On top of that, response time is WORSE. What the Bleep? There are now
more servers. Response should be better.
--
Roedy Green Canadian Mind Products
http://mindprod.com

Finding a bug is a sign you were asleep a the switch when coding. Stop
debugging, and go back over your code line by line.

This type of re-branding is surprisingly naive by Oracle! They would be
better off giving Java it's own "brand" (possibly even resurrecting
something like javasoft) so that all this Web collateral can remain constant
in the future.

As it is, if Oracle gets hard-up and needs to flog Java to someone else,
this tight branding will reduce the value because any enlightened company
will know how much of a PITA undoing-it or changing-it will be

Tony Proctor
 
T

Thomas G. Marshall

This type of re-branding is surprisingly naive by Oracle! They would be
better off giving Java it's own "brand" (possibly even resurrecting
something like javasoft) so that all this Web collateral can remain constant
in the future.

As it is, if Oracle gets hard-up and needs to flog Java to someone else,
this tight branding will reduce the value because any enlightened company
will know how much of a PITA undoing-it or changing-it will be

    Tony Proctor

I'm disheartened about all this. Frankly, Java (as a concept and
anthropomorphised) has taken it on the chin for a little too long
now. As soon as I learned of the sun purchase, I knew that the Not-
Invented-Here mongers were going to take over and @#$% up quite a
bit. I'm finally caving in and viewing Java as unstoppably headed for
footnote status.
 
A

Arne Vajhøj

There is no reason they couldn't have kept java.com, java.net and java.sun.com.

They want maximum benefits for the Oracle "brand".

And since they paid a lot of money for SUN, then it seems
fair to me.

Arne
 
L

Lew

They want maximum benefits for the Oracle "brand".

And since they paid a lot of money for SUN, then it seems
fair to me.

Oh, no, Arne - we may only come to bury Oracle, not to praise them. We cannot
go around saying things that give them a fair shake! Gods forfend! We must
perpetrate the Oracle-hating idiocy.

I don't suppose anyone thinks of taking some action to keep Java viable, like,
oh, writing for the open source version or something. It so much easier to
sit on the sidelines and opine about how Oracle is "ruining" Java.

What did Thomas G. Marshall say upthread? Oh, yes, "I'm finally caving in and
viewing Java as unstoppably headed for footnote status."

What an incredibly useful and forward-thinking attitude! Not.
 
T

Thomas G. Marshall

Oh, no, Arne - we may only come to bury Oracle, not to praise them.  We cannot
go around saying things that give them a fair shake!  Gods forfend!  We must
perpetrate the Oracle-hating idiocy.

I don't suppose anyone thinks of taking some action to keep Java viable, like,
oh, writing for the open source version or something.  It so much easier to
sit on the sidelines and opine about how Oracle is "ruining" Java.
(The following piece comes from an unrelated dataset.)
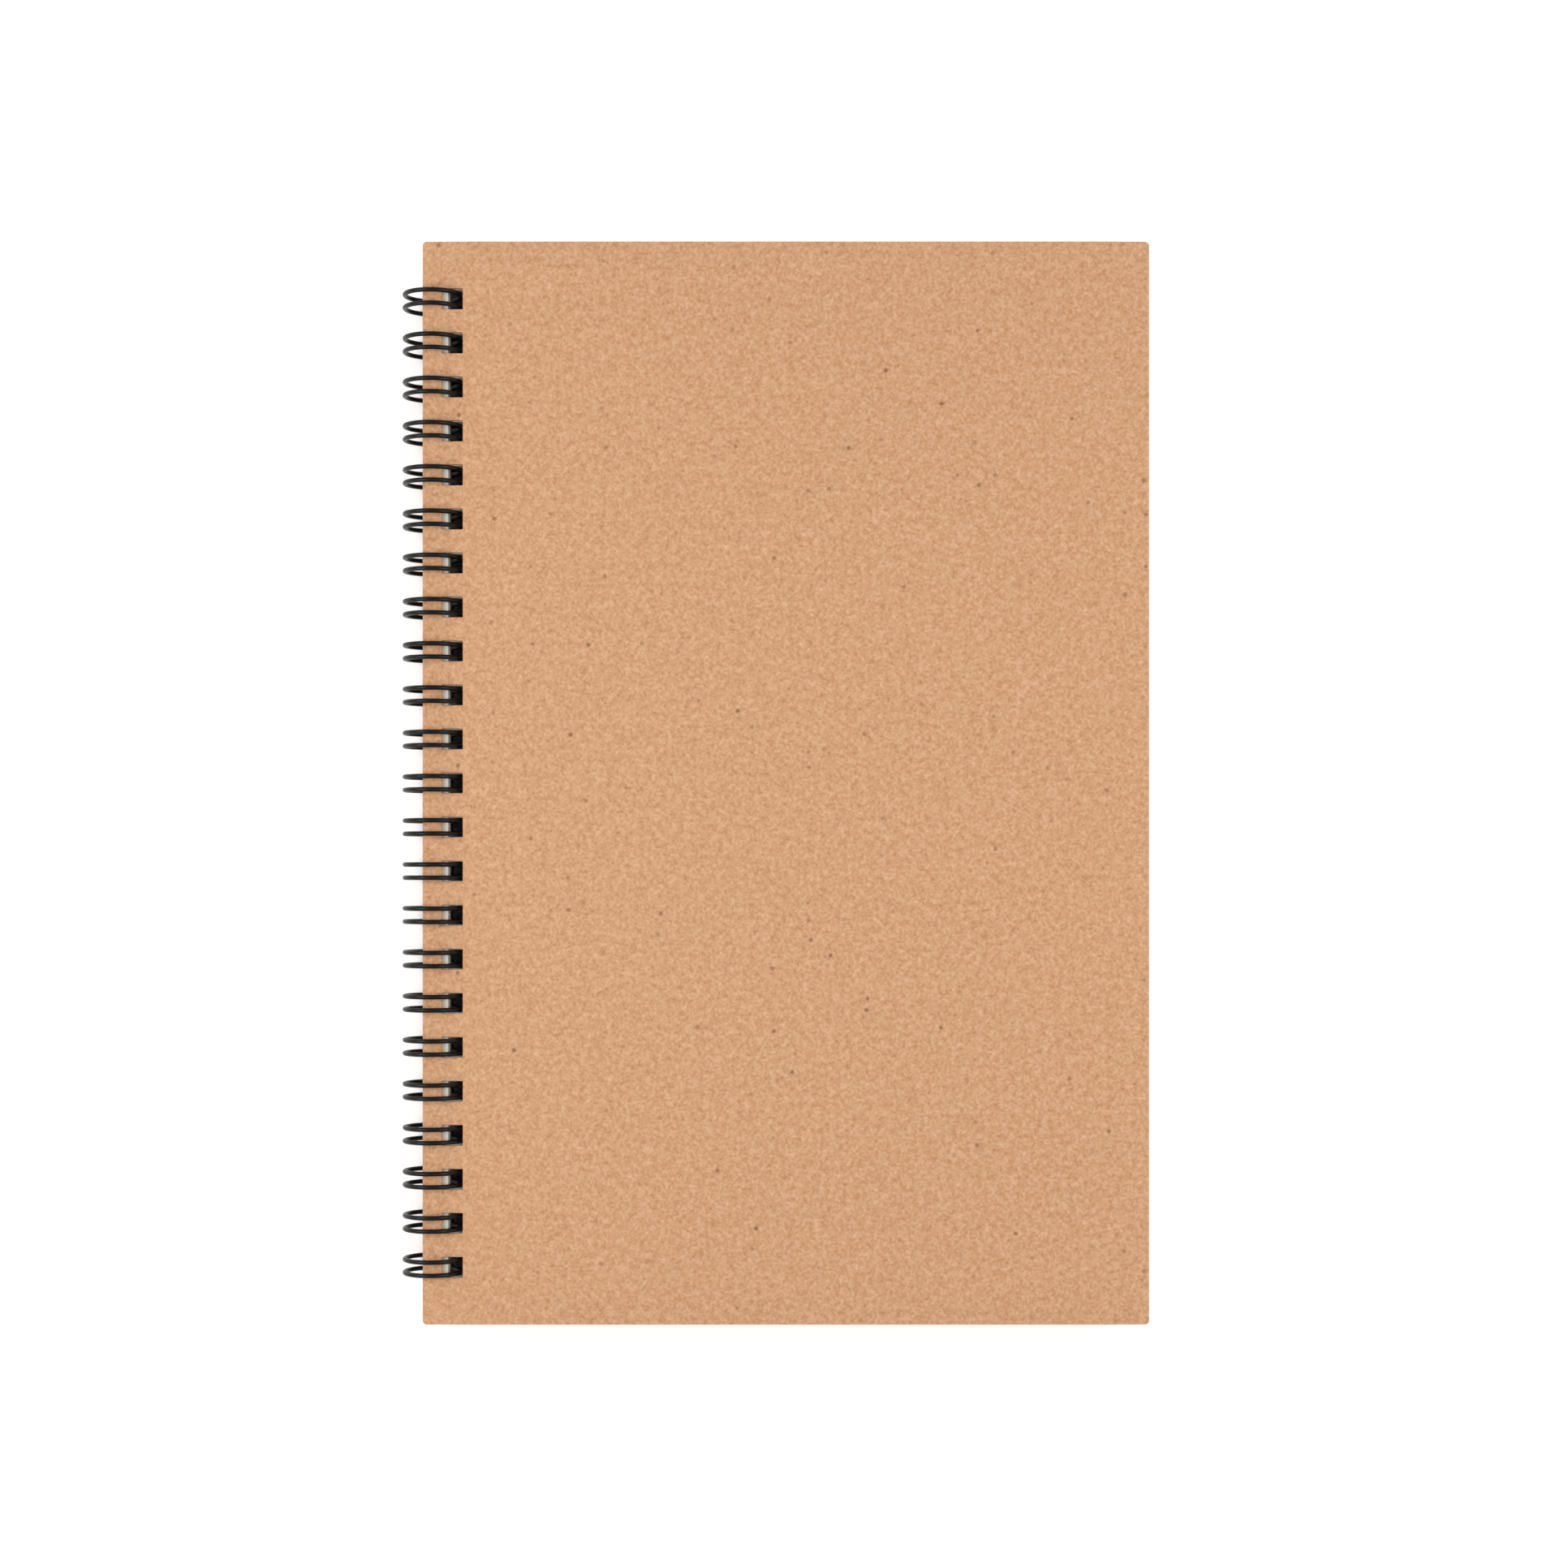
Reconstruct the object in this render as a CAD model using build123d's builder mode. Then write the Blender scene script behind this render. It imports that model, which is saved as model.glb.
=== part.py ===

What did Thomas G. Marshall say upthread?  Oh, yes, "I'm finally caving in and
viewing Java as unstoppably headed for footnote status."

What an incredibly useful and forward-thinking attitude!  Not.

Didn't mean it to be useful, nor should I have to. Didn't mean for it
to be forward thinking, nor should it be. Misplaced or not, argue
away, but it's just a lament. I suppose you've never expressed a
lament before?
 
J

Joshua Cranmer

There is no reason they couldn't have kept java.com, java.net and java.sun.com.

From what I have heard, it seems that Oracle bought Sun solely for
Java, presumably to capitalize in on its success. In order to best
capitalize on it, they want you to always think of Oracle when you use
Java, so rebranding everything works to their favor.